Comcast ended its peering agreement with Level 3. So much of the coverage online is breathlessly biased against Comcast on this (see MSNBC for an example), but it really is a simple business decision, fully in line with the principles and policies they published all along and that were surely documented in any formal deal between Comcast and Level 3. Comcast directly says more on the matter.
Note that this termination is not unprecedented. Back in 2005 Level 3 did the same thing to Cogent that Comcast did to Level 3, and for the exact same reasons. Sureel Choksi, then an executive VP at Level 3, said at that time:
…In order for free peering to be fair to both parties, the cost and benefit that parties contribute and receive should be roughly the same. The previous arrangement with Cogent was a contractual agreement that, when entered into, met that criteria.
“Over the last six months, our operating subsidiary has assessed all of our relationships to determine whether or not settlement-free peering is still appropriate. We determined that the agreement that we had with Cogent was not equitable to Level 3. There are a number of factors that determine whether a peering relationship is mutually beneficial. For example, Cogent was sending far more traffic to the Level 3 network than Level 3 was sending to Cogent’s network. It is important to keep in mind that traffic received by Level 3 in a peering relationship must be moved across Level 3’s network at considerable expense. Simply put, this means that, without paying, Cogent was using far more of Level 3’s network, far more of the time, than the reverse. Following our review, we decided that it was unfair for us to be subsidizing Cogent’s business.”
All of the above is precisely what Comcast would and does say about its peering arrangement with Level 3, only it’s Level 3 that’s the leech. So, Comcast did what Level 3 has proven it would do in the reverse situation, and Comcast terminated the deal.
So the next question is, what does Netflix have to do with it? Well, that’s easy: the reason Comcast saw an imbalance in the traffic with Level 3 was that Comcast users were streaming Netflix movies via Level 3, who had just made a new deal with Netflix to handle that traffic. Essentially, Netflix and Level 3 made their deal in the hopes that they could max out on Level 3’s peering agreements and ship off all their traffic without having to pay for it. Comcast, having a bottom line to watch out for, saw this and pulled the plug. Note that Comcast isn’t charging its home users extra to see Netflix. There is no toll booth. Comcast is just saying that if Level 3 wants to have an imbalanced traffic relationship with Comcast that they’re going to have to pay.

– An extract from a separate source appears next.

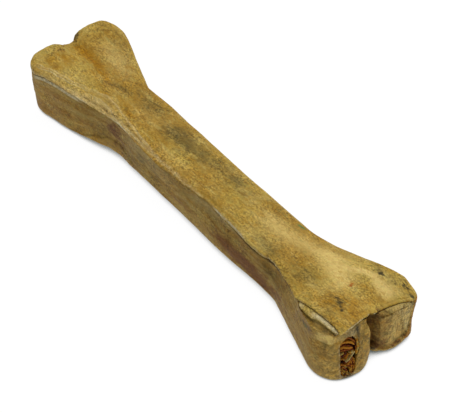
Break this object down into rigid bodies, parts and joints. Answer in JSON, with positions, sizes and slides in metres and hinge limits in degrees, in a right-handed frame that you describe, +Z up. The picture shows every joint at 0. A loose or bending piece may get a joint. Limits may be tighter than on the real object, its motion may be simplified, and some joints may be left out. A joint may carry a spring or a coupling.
{
  "type": "pressed rawhide dog chew bone",
  "caption": "Bone-shaped dog chew pressed from wrapped rawhide, with a narrow shaft, two knuckles at each end and folded rawhide showing in a slot.",
  "frame": {"origin": "middle of the bone's plan, on the surface it lies on, under its knuckles", "axes": "+X along the bone to the end with the slot, +Y across it away from the seam, +Z up"},
  "size_m": [0.2111, 0.0456, 0.0247],
  "materials": {
    "pressed_rawhide": "dried and pressed rawhide, mottled honey tan with cream edges and grey smudges, faint satin",
    "toasted_rawhide": "rolled and folded rawhide, toasted orange brown in dark wavy plies, dry and rough"
  },
  "bodies": {
    "root": {"hide_wrap": "pressed_rawhide", "rolled_filling": "toasted_rawhide"}
  },
  "joints": []
}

Level 3 got greedy. Level 3 went after Netflix without looking to keep its traffic balanced, and expected to spread those costs out to its peers. That’s not fair to anyone, and if they got away with it the result would truly mean higher Internet costs for all of us at home, including all Comcast home and business users.
Investors are high on Netflix and there’s no reason to think they shouldn’t have to carry their own weight. Ultimately I believe the burden is on them to spread out their traffic among a number of providers to ensure that the peering arrangements don’t continue to break down in this way. Or alternately they could bypass the middlemen and deal directly with the Comcasts of the Internet themselves and get dedicated deals going to ensure that paying Netflix users with paid Internet connections can get good video streams going.
Unfortunately instead of letting the market sort this out, forcing Netflix to innovate and allowing Level 3’s business partners to demand fairness, the FCC might act to impose broad bans on new business models and instead attempt to socialize the Internet backbone. Note that this is different from the possibility in December of broad action against ISPs under the banner of Net Neutrality. This a separate set of regulations, though rhetorically the proponents may cite the same ‘principles.’
It turns out Digital Society has been covering this for a while. Here’s a post from almost one year ago which, in the models George Ou discusses, is directly on point to the issues Netflix faces today. Ou returned to the topic last month and while it discusses Google, insert Netflix where it says Google or Content Provider to follow along.
The Internet is a marvel of engineering and overall does a remarkably great job at shipping vital communications around the world in a timely manner. Seriously: at no other point in history has data gone back and forth from virtually any two populated points on the globe with such little cost, redundant reliability, and outstanding speed. However new services like Netflix streaming push the limits of the network.
In the past we started out sending around text-only data. Then we started shipping images. Later we started including short video clips and animations. Over time the size and quality of those videos have gotten bigger and better. Netflix is at the higher end of the size and quality scales, but is pushed way outside the envelope in the sheer volume of video it puts out. They’re approaching one quarter of the Internet traffic at night in America.
Netflix must innovate to ensure they can continue to do this and keep their business model alive while being a good Internet citizen. Their business partners online must be able to do the same as well in order to deal with the flood of movies. FCC must not intervene and interfere with the necessary engineering and business innovation needed here.